Esta guerra está siendo la exhibición del dolor de manera agotadora. Estamos, en vivo y en directo, asomándonos a la muerte con una capacidad excepcional. No necesitamos leer textos del desastre, lo vemos. Nadie se puede escapar de la noticia de la desolación porque formamos parte de ella.
En esta situación de contrapunto me ayuda el fijarme en la fuerza que tiene el bien. Mientras algunos poderosos parece que negocian una paz que les importa poco, el pueblo llena la vida de noticias de compromiso y paz. Y, curiosamente, muchas de las protagonistas de paz son mujeres. Anónimas, como siempre, y comprometidas, también, como siempre.
Las cadenas humanitarias están sostenidas por ellas. Algunas son madres de los suyos y de los que van uniéndose en un terrible éxodo de incertidumbre. En los trenes de la Europa en paz, ellas sostienen y hasta animan a niños y adolescentes prometiéndoles una paz y tranquilidad que, aunque no saben si así será, consiguen contagiar en los más pequeños. Son mujeres que también en la desolación más absoluta saben crear hogar y, al repartir el pan, hacen de cada grupo en salida de la masacre, un ejemplo de liberación y esperanza.
Son muchas las mujeres que han salido de Ucrania dejando medio corazón en un combate incierto. Salen para salvar a sus hijos, dejando un hogar roto y a un esposo noqueado y solo. Es, seguramente, el signo más evidente de la crueldad de una guerra: la ruptura del amor, sin fecha de vuelta o sin oportunidad de rehacerse. Y, por otro lado, la expresión más nítida de que el amor verdadero no se acaba y es la fuerza de la vida. Es tan fuerte que incluso puede dar valentía para poner entre paréntesis la propia vida por un bien mayor… los hijos y su porvenir. Ya no me alcanza la memoria o la retina para pensar en qué rostro me inspiro para este texto. ¡Son tantas y todos los días! Será verdad que en los tempos de máxima desolación «Dios sigue derramando en la humanidad semillas de bien» (FT 54).
Sí, la cruel guerra, como la terrible pandemia, nos ha desvelado la existencia de algo evidente: una feminidad creativa y abnegada; una feminidad que va a ser capaz de reconstruir una sociedad hecha jirones.
Habría que aludir al lado de las mujeres que dejan Ucrania, las mujeres que las esperan en tantos rincones de esta Europa perpleja.

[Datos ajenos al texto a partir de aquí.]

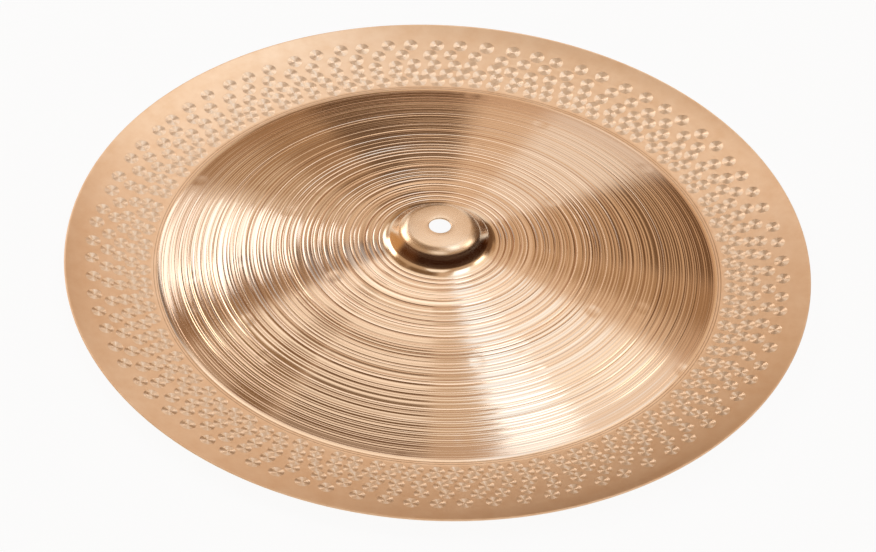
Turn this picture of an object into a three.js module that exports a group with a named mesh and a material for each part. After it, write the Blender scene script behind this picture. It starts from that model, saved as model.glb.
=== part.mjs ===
// An 18 inch china cymbal: one disc of bronze, spun, hammered and turned, with nothing fastened to it.
// Millimetres, +Z up. The origin is on the axis, in the plane that the cymbal rests on when its bell is up.
// Going outwards from the hole, the section has a flat-topped bell, a bow that falls away in a gentle
// arc, a narrow valley where the disc turns up again, and a wide flange that rises to the rim.

import * as THREE from "three";

// Diameters, from the hole to the rim. The rim is the nominal size of the cymbal.
const rimDiameter = 457.2;
const valleyDiameter = 348.5; // at the middle of its flat land
const bellBaseDiameter = 64.6;
const bellShoulderDiameter = 44.4;
const crownFlatDiameter = 26;
const holeDiameter = 13.5;

// Heights of the upper face, each measured from the step below it.
const bowRise = 21.7; // from the valley to the foot of the bell
const bellRise = 10.1; // from the foot of the bell to its shoulder
const crownRise = 1.0; // from the shoulder to the flat around the hole
const flangeRise = 8.8; // from the valley to the rim

// The width of the valley's flat land, before its two bends take their share.
const valleyLand = 2.5;

// How far the bow bulges above a straight cone, and the flange sags below one.
const bowBulge = 2.9;
const flangeSag = 0.3;

// The sheet is left thicker at the bell and is turned thinner towards the rim.
const bellThickness = 1.15;
const valleyThickness = 0.92;
const rimThickness = 0.8;
const rimChamfer = 0.2;

// Bend radii of the upper face.
const crownBend = 30;
const shoulderBend = 7;
const bellFootBend = 5.5;
const valleyBend = 7;

// How finely the curved stretches are divided.
const turnSteps = 96;
const bendSteps = 3;
const bowSteps = 8;
const flangeSteps = 4;

const half = (diameter) => diameter / 2;

const valleyInnerRadius = half(valleyDiameter) - valleyLand / 2;
const valleyOuterRadius = half(valleyDiameter) + valleyLand / 2;

// A corner of the section, rounded to a bend radius. A bend of 0 leaves it as it is.
const corner = (r, z, bend = 0) => ({ at: new THREE.Vector2(r, z), bend });

// The inner points of a shallow arc from a to b, whose middle stands off the chord by bulge.
function shallowArc(a, b, bulge, steps) {
  const chord = b.clone().sub(a);
  const normal = new THREE.Vector2(-chord.y, chord.x).normalize();
  const points = [];
  for (let i = 1; i < steps; i++) {
    const t = i / steps;
    const off = 4 * bulge * t * (1 - t);
    points.push(a.clone().addScaledVector(chord, t).addScaledVector(normal, off));
  }
  return points;
}

// The points of an arc that rounds the corner between two straight stretches.
// It never takes more than half of either stretch.
function roundedCorner(before, here, after, bend) {
  const back = before.clone().sub(here);
  const ahead = after.clone().sub(here);
  const turn = Math.PI - Math.acos(back.dot(ahead) / (back.length() * ahead.length()));
  if (bend === 0 || turn === 0) return [here.clone()];
  const wanted = bend * Math.tan(turn / 2);
  const reach = Math.min(wanted, back.length() / 2, ahead.length() / 2);
  const start = here.clone().addScaledVector(back.normalize(), reach);
  const end = here.clone().addScaledVector(ahead.normalize(), reach);
  const arc = new THREE.QuadraticBezierCurve(start, here, end);
  return arc.getPoints(bendSteps);
}

// The upper face of the section, from the edge of the hole out to the rim.
function upperFace() {
  const bellFootHeight = bowRise;
  const shoulderHeight = bellFootHeight + bellRise;
  const crownHeight = shoulderHeight + crownRise;
  const bellFoot = new THREE.Vector2(half(bellBaseDiameter), bellFootHeight);
  const valleyInner = new THREE.Vector2(valleyInnerRadius, 0);
  const valleyOuter = new THREE.Vector2(valleyOuterRadius, 0);
  const rim = new THREE.Vector2(half(rimDiameter), flangeRise);
  const asCorner = (p, bend = 0) => corner(p.x, p.y, bend);
  const corners = [
    corner(half(holeDiameter), crownHeight),
    corner(half(crownFlatDiameter), crownHeight, crownBend),
    corner(half(bellShoulderDiameter), shoulderHeight, shoulderBend),
    asCorner(bellFoot, bellFootBend),
    ...shallowArc(bellFoot, valleyInner, bowBulge, bowSteps).map((p) => asCorner(p)),
    asCorner(valleyInner, valleyBend),
    asCorner(valleyOuter, valleyBend),
    ...shallowArc(valleyOuter, rim, -flangeSag, flangeSteps).map((p) => asCorner(p)),
    asCorner(rim),
  ];
  return corners.flatMap(({ at, bend }, i) =>
    i === 0 || i === corners.length - 1
      ? [at.clone()]
      : roundedCorner(corners[i - 1].at, at, corners[i + 1].at, bend),
  );
}

// The sheet's thickness at a radius. The bell and the valley each keep one gauge, the bow tapers
// from the first to the second, and the flange tapers on to the rim.
function thicknessAt(r) {
  const { inverseLerp, lerp } = THREE.MathUtils;
  const bowShare = inverseLerp(half(bellBaseDiameter), valleyInnerRadius, r);
  const flangeShare = inverseLerp(valleyOuterRadius, half(rimDiameter), r);
  if (bowShare < 0) return bellThickness;
  if (bowShare < 1) return lerp(bellThickness, valleyThickness, bowShare);
  if (flangeShare < 0) return valleyThickness;
  return lerp(valleyThickness, rimThickness, flangeShare);
}

// The lower face: each point of the upper one, moved square to the sheet by its thickness.
// The first and last points go straight down, so that the hole and the rim have upright walls.
function lowerFace(upper) {
  return upper.map((point, i) => {
    const depth = thicknessAt(point.x);
    if (i === 0 || i === upper.length - 1) return new THREE.Vector2(point.x, point.y - depth);
    const into = point.clone().sub(upper[i - 1]).normalize();
    const out = upper[i + 1].clone().sub(point).normalize();
    const along = into.add(out).normalize();
    const down = new THREE.Vector2(along.y, -along.x);
    return point.clone().addScaledVector(down, depth);
  });
}

// The closed section: out along the lower face, round the chamfered rim, and back along the upper one.
function section() {
  const upper = upperFace();
  const lower = lowerFace(upper);
  const rimTop = upper.pop();
  const rimEdge = [
    new THREE.Vector2(rimTop.x, rimTop.y - rimChamfer),
    new THREE.Vector2(rimTop.x - rimChamfer, rimTop.y),
  ];
  const outline = [...lower, ...rimEdge, ...upper.reverse()];
  const lowest = Math.min(...outline.map((p) => p.y));
  outline.forEach((p) => p.setY(p.y - lowest));
  return [...outline, outline[0].clone()];
}

const bronze = new THREE.MeshStandardMaterial({
  color: 0xd3a374,
  roughness: 0.28,
  metalness: 1,
});

function buildCymbal() {
  const disc = new THREE.Mesh(new THREE.LatheGeometry(section(), turnSteps), bronze);
  disc.name = "cymbal";
  disc.rotation.x = Math.PI / 2; // a lathe turns about Y, and the cymbal's axis is Z
  return disc;
}

const chinaCymbal = new THREE.Group();
chinaCymbal.add(buildCymbal());

export default chinaCymbal;
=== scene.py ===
# %% [markdown]
# An 18 inch china cymbal, bell up.
# The real thing is one disc of tin bronze. A cup is pressed into its middle, the disc is hammered
# into a bow, the outside is turned up again, and a hand-held tool turns grooves into the bow on a
# lathe. A china has its last, wide zone bent upwards, and here that flange is struck with rows of
# small round marks.
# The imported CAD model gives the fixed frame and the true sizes. Its disc is smooth, so this scene
# puts a finely made disc in its place: a bell, a grooved bow and a struck flange, which meet edge
# to edge as the zones of the one sheet do.

import math
import random

import bpy
from mathutils import Matrix, Quaternion, Vector
from mathutils.kdtree import KDTree


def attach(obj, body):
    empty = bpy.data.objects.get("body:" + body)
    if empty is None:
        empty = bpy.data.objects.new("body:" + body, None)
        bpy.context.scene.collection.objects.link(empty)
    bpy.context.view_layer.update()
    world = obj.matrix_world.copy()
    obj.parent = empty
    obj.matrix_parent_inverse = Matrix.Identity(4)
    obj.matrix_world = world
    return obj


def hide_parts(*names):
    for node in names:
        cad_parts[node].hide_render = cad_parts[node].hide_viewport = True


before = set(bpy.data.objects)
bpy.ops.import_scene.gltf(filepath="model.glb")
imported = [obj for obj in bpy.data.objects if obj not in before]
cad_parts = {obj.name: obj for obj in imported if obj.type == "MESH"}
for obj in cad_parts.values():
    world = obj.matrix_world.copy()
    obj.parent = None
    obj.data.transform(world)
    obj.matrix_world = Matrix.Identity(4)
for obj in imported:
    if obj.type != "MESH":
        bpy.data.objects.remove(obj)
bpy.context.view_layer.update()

# %% [markdown]
# Blender works in metres, and a cymbal smith in millimetres. One function turns the second into
# the first, so that every size below can be read off a ruler. Heights are those of the upper face
# above the table, and the gauge is the thickness of the sheet.

# %% Sizes in millimetres
def mm(value):
    return value * 0.001


rim_radius = 228.6
rim_height = 9.72
valley_radius = 174.25
valley_land = 2.5
valley_height = 0.92
bell_foot_radius = 32.3
bell_foot_height = 22.62
crown_flat_radius = 13.0
crown_height = 33.72
hole_radius = 6.75
bell_gauge = 1.15
valley_gauge = 0.92
rim_gauge = 0.80
print("disc", 2 * rim_radius, "mm across and", crown_height, "mm high")

# %% [markdown]
# The photograph looks down on the cymbal from the front, 41 degrees above the table, through a
# long lens that is turned by 3 degrees. The distance can't be read off a single round thing, so a
# usual 2.4 m is taken, and the focal length then follows from the width of the rim in the frame.
# The lens aims a little to the near side of the rim's centre.

# %% The camera
camera_elevation = math.radians(41.34)
camera_roll = math.radians(3.04)
camera_distance = 2400
aim_right = 0.43
aim_back = -19.45
scene = bpy.context.scene
to_camera = Vector((0, -math.cos(camera_elevation), math.sin(camera_elevation)))
rim_centre = Vector((0, 0, mm(rim_height)))
aim_point = Vector((mm(aim_right), mm(aim_back), mm(rim_height)))

camera_data = bpy.data.cameras.new("camera")
camera_data.sensor_width = 36
camera_data.lens = 160.9
camera_data.clip_start = 0.05
camera_data.clip_end = 50
camera = bpy.data.objects.new("camera", camera_data)
scene.collection.objects.link(camera)
camera.location = rim_centre + mm(camera_distance) * to_camera
look = (aim_point - camera.location).to_track_quat("-Z", "Y")
camera.rotation_mode = "QUATERNION"
camera.rotation_quaternion = look @ Quaternion((0, 0, 1), camera_roll)
scene.camera = camera
print("camera at", camera.location)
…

Son ellas, en buena medida, el cuerpo y el corazón de la infinidad de grupos que recolectan y preparan ayudas; ellas las que mueven las comunidades cristianas para crear espacios de acogida; ellas las que sensibilizan a los poderes de los estados para agilizar el «bálsamo y el aceite» ante el desastre. Son ellas, dentro de la Iglesia, también las que se han puesto en primer lugar. Sin miedo y sin reparos; cargadas de años y de fe, han abierto sus casas, compartido su pan y ofrecido una cama. Son muchas las congregaciones femeninas que, sin publicidad, están ya bendiciendo la mesa en ucraniano y abrazando cuerpos heridos en el alma para que puedan ser mañana hombres y mujeres de paz.
Es bien cierto que en esas semillas de bien hay hombres, muchos. Pero el arte de crear hogar en la desolación tiene nombre de mujer.
Sería injusto no aludir a las mujeres que se han quedado en Ucrania. Tantas madres y abuelas siendo diariamente la «multiplicación de los panes» y de la esperanza. A su lado, miles de religiosos y religiosas que no han querido salir del país. «¿Cómo vamos a dejar al pueblo?» –respondió un religioso cuando su superior general le ofreció salir–. Tantas religiosas en primera línea de guerra repartiendo consuelo, medicinas y alimentos que llegan, a manos llenas. Tantas mujeres sostenidas en fe haciendo de la fragilidad una alabanza al dueño del mundo y Señor de la paz. Pienso en las benedictinas de Žytomyr que no han dejado de cantar atenuando el estruendo de las bombas. Tantas mujeres derrochando maternidad, ministerio sagrado de vida, para que esta sociedad –la nuestra– no quede definitivamente herida de odio.
Esta guerra, como la pandemia, como toda la historia, nos ha desvelado que hay mujeres que nos han sobresaltado –como a los discípulos (Lc 24,22)– porque entienden la generosidad sin límites. Porque con su feminidad reconstruyen y salvan. Porque son signo de Reino. Porque Paz es nombre de mujer.